Je veux aussi agir contre la vente illégale de tabac, qui fragilise les 24 000 buralistes de notre pays, auxquels je tiens à rendre hommage, car ils ont été très durement touchés par les pillages, certains ayant même été directement visés.
Nous avons besoin de ce réseau de buralistes : dans certains villages ou quartiers, le bureau de tabac est ainsi le dernier commerce, le dernier lieu de lien social, et parfois même un accès majeur aux services publics – on peut, par exemple, y régler des amendes et des factures du quotidien. En luttant contre le trafic de tabac, on permet donc à nos buralistes de continuer à être présents auprès des Français.
Je veux frapper plus durement les commerces, principalement des épiceries de nuit, qui vendent du tabac sans autorisation. Je relève que l’Assemblée nationale avait introduit des dispositions permettant de doubler la durée de fermeture administrative et de renforcer les sanctions en cas de non-exécution de la fermeture prononcée.
La CMP a souhaité revenir en partie sur ces dispositions, en supprimant la peine d’emprisonnement de deux mois prévue en cas de non-respect de la décision de fermeture administrative. Le Gouvernement prend acte de ce choix.
Enfin, depuis la présentation de ce texte, j’ai présenté une feuille de route gouvernementale de lutte contre toutes les fraudes aux finances publiques.
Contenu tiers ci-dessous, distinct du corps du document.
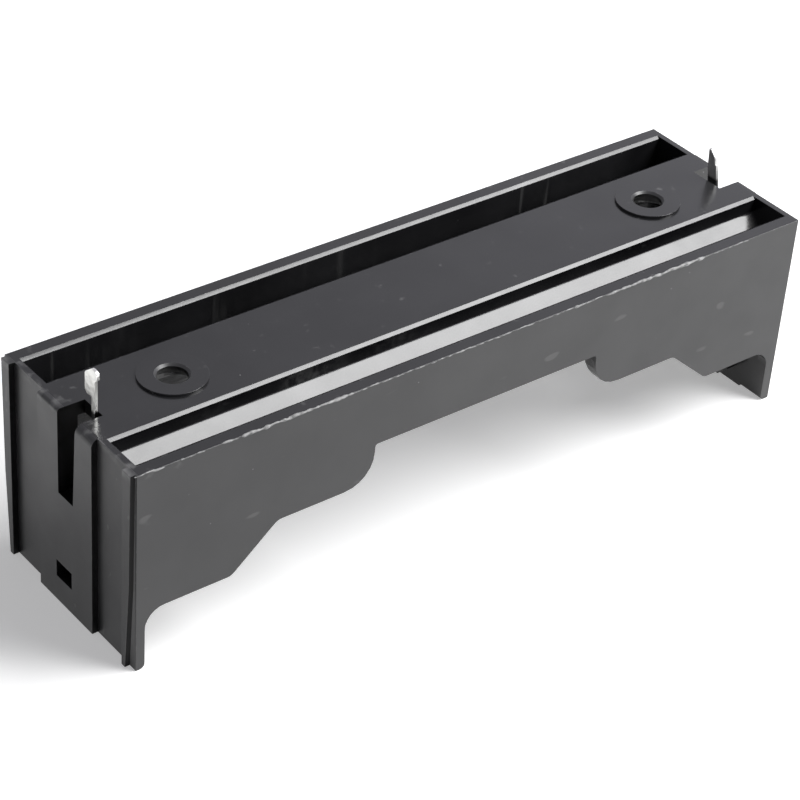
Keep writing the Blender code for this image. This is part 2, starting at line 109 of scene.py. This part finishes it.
def start_finish(name):
    """A new material, with its tree, its shader and the place of each point on the piece, in metres."""
    finish = bpy.data.materials.new(name)
    finish.use_nodes = True
    tree = finish.node_tree
    place = add_node(tree, "TexCoord").outputs["Object"]
    return finish, tree, tree.nodes["Principled BSDF"], place


def cloudy(tree, place, size, detail=2.0, stretch=(1, 1, 1)):
    """Soft random clouds from 0 to 1; size is how far apart they are, in metres."""
    turned = add_node(tree, "Mapping", {"Vector": place, "Scale": stretch}).outputs["Vector"]
    return add_node(tree, "TexNoise", {"Vector": turned, "Scale": 1 / size, "Detail": detail}).outputs[0]


def between(tree, value, low, high, to_low=0.0, to_high=1.0):
    """Stretches what lies between low and high over the new range, and clips the rest."""
    inputs = {"Value": value, "From Min": low, "From Max": high, "To Min": to_low, "To Max": to_high}
    return add_node(tree, "MapRange", inputs).outputs["Result"]


def calculate(tree, operation, first, second=0.0):
    return add_node(tree, "Math", {0: first, 1: second}, operation=operation).outputs[0]


def mix_colours(tree, share, first, second):
    inputs = {0: share, 6: first, 7: second}
    return add_node(tree, "Mix", inputs, data_type="RGBA").outputs[2]


def mix_numbers(tree, share, first, second):
    return add_node(tree, "Mix", {0: share, 2: first, 3: second}).outputs[0]


def roughen(tree, shader, height, depth, under=None):
    """Raises the surface by height times depth, in metres, on top of an earlier bump."""
    inputs = {"Height": height, "Distance": depth, "Strength": 1.0}
    if under is not None:
        inputs["Normal"] = under
    bump = add_node(tree, "Bump", inputs).outputs["Normal"]
    tree.links.new(bump, shader.inputs["Normal"])
    return bump


def grey(level, blue=0.0):
    return (level, level, level + blue, 1.0)


# %% [markdown]
# ## Black moulded plastic
# The moulding is black ABS. It isn't one flat black: the core of the mould, which shapes the plate and the
# pockets, was polished, so those have a soft gloss, while its sides and ends came off plainer steel and
# look duller. The two blacks are also painted light and shade: the polished part gets a darker black as
# painted shade for the deep pockets, and the sides, the ends and the screw lips a greyer black as painted
# light where the lamps reach them. The colour drifts where the melt flowed, and handling has left hairline
# scratches and dust. The edges get pale patches, partly bruises and partly a painted highlight along them.
# Most of the brightness comes from the shader's own reflection, so the colours themselves stay nearly
# black. A point's place on the piece tells the outer skin from the polished part, and an attribute that the
# bevel leaves tells the edges from the faces.
# The tight slot, the screw holes and the steps of the end faces get a flatter, less glossy black of their
# own: painted shade for these deep, narrow places. It could be one more mask in the same material, but a
# face belongs to one or the other, so a second material on those faces is plainer.

# %% Make the black plastic
# Two blacks: the polished part's darker one is painted shade for the pockets, the skin's greyer one painted
# light on the sides, the ends and the screw lips.
POLISHED_SHADE_DARK, POLISHED_SHADE_LIGHT = grey(0.003, 0.0005), grey(0.011, 0.001)
SKIN_LIT_DARK, SKIN_LIT_LIGHT = grey(0.011, 0.001), grey(0.02, 0.001)
SCRATCH = grey(0.05)
BRUISE_AND_EDGE_SHEEN = grey(0.16)
DUST = grey(0.22)
SMEAR = grey(0.06)
# The flatter black of the slot, the screw holes and the end steps is painted shade.
PAINTED_SHADE_DARK, PAINTED_SHADE_LIGHT = grey(0.002), grey(0.005, 0.0005)
PLASTIC_IOR, PAINTED_SHADE_SPECULAR = 1.58, 0.14
POLISHED_ROUGH, SKIN_ROUGH, PAINTED_SHADE_ROUGH = (0.19, 0.26), (0.36, 0.44), (0.38, 0.5)
PEEL_SIZE, PEEL_DEPTH = 0.9 * MM, 0.0015 * MM
GRAIN_SIZE, GRAIN_DEPTH = 0.12 * MM, 0.0006 * MM
SKIN_BEYOND_Y, SKIN_BEYOND_X, SKIN_BLUR = 10.42 * MM, 37.8 * MM, 0.02 * MM
SCREW_MIDDLE, SCREW_REACH, SCREW_LIP = 0.15 * MM, 27.7 * MM, 1.66 * MM
SCUFF_SIZE, SCUFF_SHARE = 1.4 * MM, 0.75
SCUFF_START, SCUFF_END, SCUFF_LOW, SCUFF_HIGH = -38.2 * MM, -35.0 * MM, 20.1 * MM, 20.8 * MM
SCUFF_SCARCE = (0.46, 0.68)
SPECK_SPACING, SPECK_GROUPS = 1.7 * MM, 12 * MM
RIM_MARKS = {"wall": 8.9 * MM, "middle": 0.0, "reach": 60 * MM,
             "size": 1.6 * MM, "stretch": (1, 1, 0.07), "amount": (0.56, 0.72)}
PLATE_MARKS = {"wall": -5.12 * MM, "middle": -16 * MM, "reach": 14 * MM,
               "size": 0.8 * MM, "stretch": (1, 1, 1), "amount": (0.4, 0.65)}


def outer_skin(tree, axes):
    """1 on the side walls and the end faces, 0 on what the polished core shaped."""
    past = [between(tree, calculate(tree, "ABSOLUTE", axes[axis]), edge - SKIN_BLUR, edge + SKIN_BLUR)
            for axis, edge in (("X", SKIN_BEYOND_X), ("Y", SKIN_BEYOND_Y))]
    return calculate(tree, "MAXIMUM", *past)


def screw_lips(tree, axes):
    """1 on the lips of the two screw holes, which a drill left dull."""
    from_middle = calculate(tree, "ABSOLUTE", calculate(tree, "SUBTRACT", axes["X"], SCREW_MIDDLE))
    offset = add_node(tree, "CombineXYZ", {"X": calculate(tree, "SUBTRACT", from_middle, SCREW_REACH),
                                           "Y": axes["Y"]}).outputs[0]
    reach = add_node(tree, "VectorMath", {0: offset}, operation="LENGTH").outputs["Value"]
    return between(tree, reach, SCREW_LIP, SCREW_LIP - 0.04 * MM)


def end_scuffs(tree, place, axes):
    """Pale scuffs on top of the spring end, which is knocked most; they thin out along the plate."""
    scarce = between(tree, axes["X"], SCUFF_START, SCUFF_END, *SCUFF_SCARCE)
    above = calculate(tree, "SUBTRACT", cloudy(tree, place, SCUFF_SIZE), scarce)
    patches = between(tree, above, 0.0, 0.26)
    at_top = between(tree, axes["Z"], SCUFF_LOW, SCUFF_HIGH)
    return calculate(tree, "MULTIPLY", patches, at_top)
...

Certaines de ses mesures peuvent être traduites dès à présent dans ce texte. C’est le cas, en particulier, de la transformation du service d’enquête judiciaire des finances en office national de lutte contre les fraudes aux finances publiques, référent en matière d’enquête judiciaire sur les fraudes graves et complexes qui visent nos finances publiques. Je me félicite que la CMP ait conservé intégralement ces dispositions essentielles pour la mise en œuvre des orientations portées par le Gouvernement.
Tels sont, mesdames, messieurs les sénateurs, les enjeux de ce texte. Bien plus qu’une modernisation juridique, c’est une mobilisation générale que nous engageons contre les trafics, contre les réseaux et pour celles et ceux qui agissent chaque jour pour protéger nos frontières et nos concitoyens.